FSS was there when the banks wanted to issue cards. He did not go back to ACI and ask if it would help him in issuing cards. Instead, Nagaraj got a bunch of programmers to build FSS’ own card system. “Today, it is the world’s leading card system on the debit side,” he proudly states, and adds “SBI … all the top 20-30 banks in the country use our card system.”

Nagaraj says he always had the ability to think and plan in advance. That is why he decided to take a 35,000-sq ft office on lease in a landmark IT park in Chennai even when he had just seven employees.

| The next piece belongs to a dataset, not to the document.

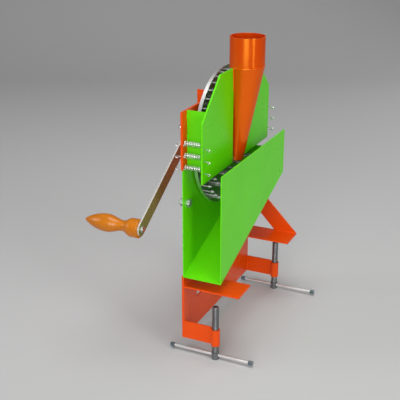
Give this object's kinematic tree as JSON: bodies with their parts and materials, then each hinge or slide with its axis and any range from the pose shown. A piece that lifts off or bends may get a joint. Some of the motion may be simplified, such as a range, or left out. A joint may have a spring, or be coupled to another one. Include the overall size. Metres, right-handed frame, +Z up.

His team members were shocked but Nagaraj was convinced that he was doing the right thing. In the end he was proved right, so much so that FSS leased another floor in the building with the same amount of space within a short time. “If I had not invested in that, people would not have taken us seriously,” he says.

It was also at that time, in early 2000, that FSS raised its first external round of funding, from Carlyle. The private equity group also put in money in the second round.

FSS has so far raised close to ₹800 crore in four rounds of funding — from Carlyle (which has since exited FSS), NEA, Jacob Ballas and Premji Invest (in the last round).

The company now has close to 2,000 employees, with offices in Mumbai, Delhi, Bengaluru, Kolkata and Bhopal. It hopes to end this financial year with revenues of ₹850 crore. Nagaraj sees huge opportunities in the changes that are happening to the country’s banking and financial system. FSS has bagged a contract for all technology other than core banking from IDFC Bank, one of the two new banks that have been licensed by the RBI. FSS, he says, is also in talks with all the 11 payment banks that have been approved, for their technology needs.

Revenue model

FSS, says Nagaraj, gets 65-70 per cent of its revenue from outsourced deals, which are long-term contracts, and receives a fee for each transaction.

The firm is now preparing for a public issue of anywhere between ₹800 crore and ₹1,200 crore in FY17, by which time turnover would have touched ₹1,200 crore.

By then, Nagaraj expects the overseas business to also contribute substantially to the topline — as much as 30 per cent from about 15 per cent now.